Too short and easy? You could always combine the Kells with the Awful Hand, joining up the bottom along the Minnigaffs, for the rigorous and challenging 75-km 'Gallo Way' circuit. Do that on in April or May, before the bracken and tussocks rise head high from the hill slopes like Bruce's attacking soldiers.

Principal summits


Further info

Maps 

Harvey Superwalker (1:25,000) Galloway Hills is best

OS  Explorer (1:25,000) 318 and 319 (Galloway Forest Park)

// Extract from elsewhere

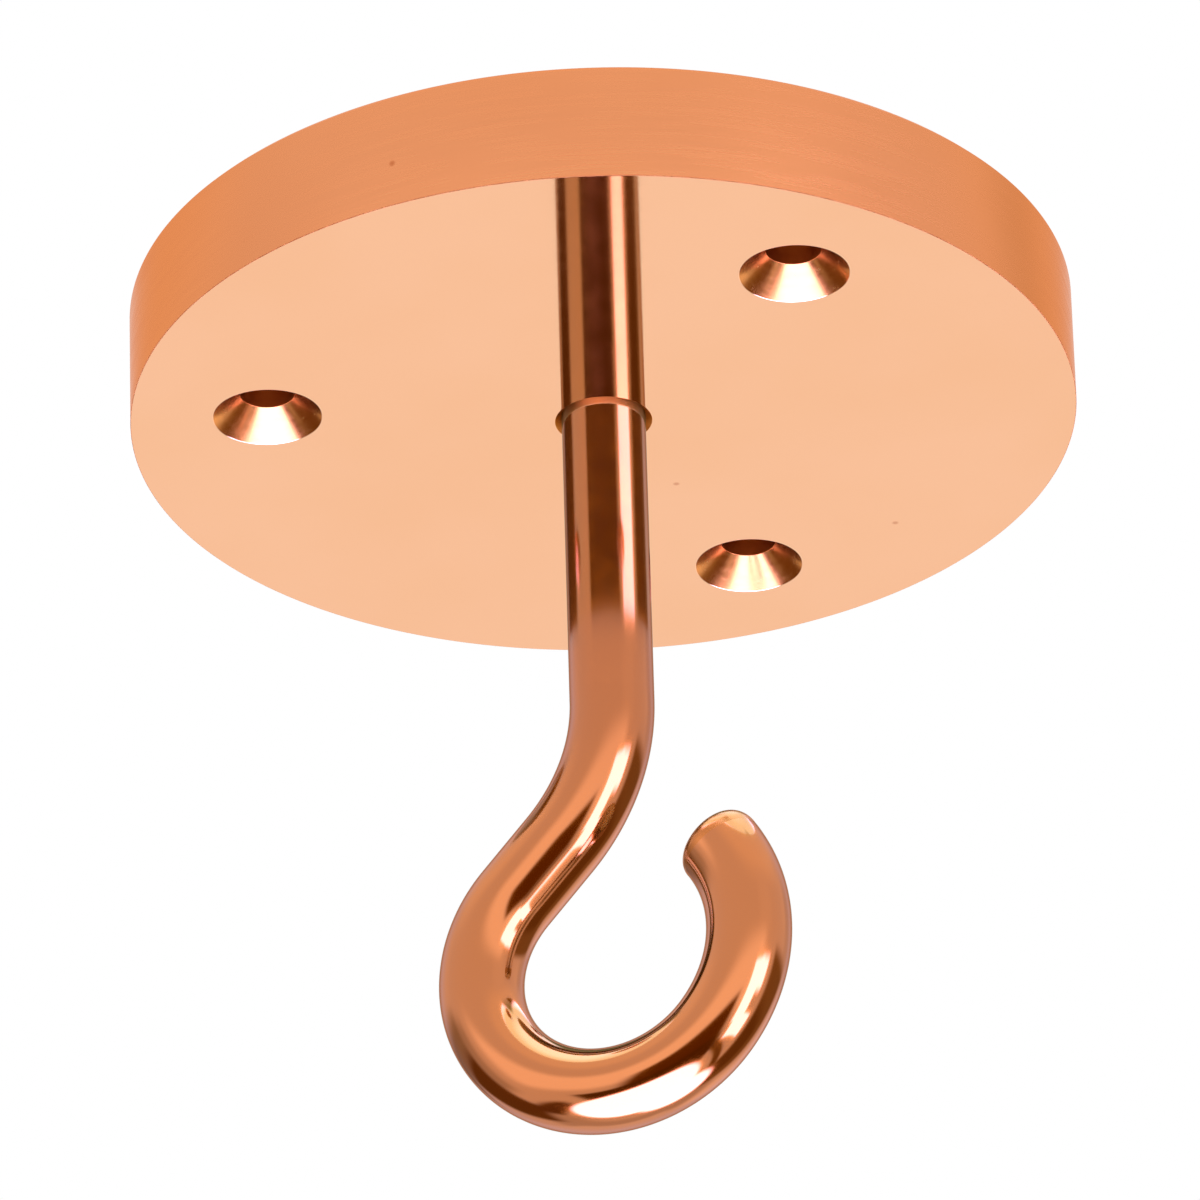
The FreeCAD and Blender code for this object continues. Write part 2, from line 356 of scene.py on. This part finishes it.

OS Landranger (1:50,000) 77 (Dalmellington)

Guidebook 

Walking the Galloway Hills by Ronald Turnbull (Cicerone Press 2019) replaces a very elderly one by Paddy Dillon

Weather forecast

MWIS Southern Uplands

Met Office report for Merrick

Loch Enoch from Redstone Rig, Merrick  © Ronald Turnbull
Loch Enoch from Redstone Rig, Merrick
© Ronald Turnbull

Best bases

Newton Stewart, St John's Town of Dalry

Accommodation

House o' Hill at Bargrennan, at the entrance to Glen Trool; campsite there as well. Newton Stewart still his its Hostelling Scotland (SYHA) Hostel. St John's Town of Dalry has the Clachan Inn and B&Bs serving the Southern Upland Way

Bothies

Four within the forest park. That said, the area is a bit too close to Glasgow and industrial Ayrshire, and a bit too easy to get into along forest roads whose gates are left unlocked. Bothy booze nights and vandalism are quite common. Two former bothies have given up in despair and been demolished; Culsharg above the Bruce's Stone gets restored from time to time but will usually be found without door or windows.

Transport

Even by car the area takes a bit of getting to. Reliable bus services to Newton Stewart (still not very close); occasional buses to Glentrool village (school service); good bus service from Castle Douglas to Dalry.

Pubs and food

House o' Hill at Bargrennan; Clachan Inn at Dalry. A woodland café at Stroan Bridge near Glentrool Village;  a village café at Carsphairn, below the northern Rhinns of Kells; and one at Loch Doon, at the northern edge.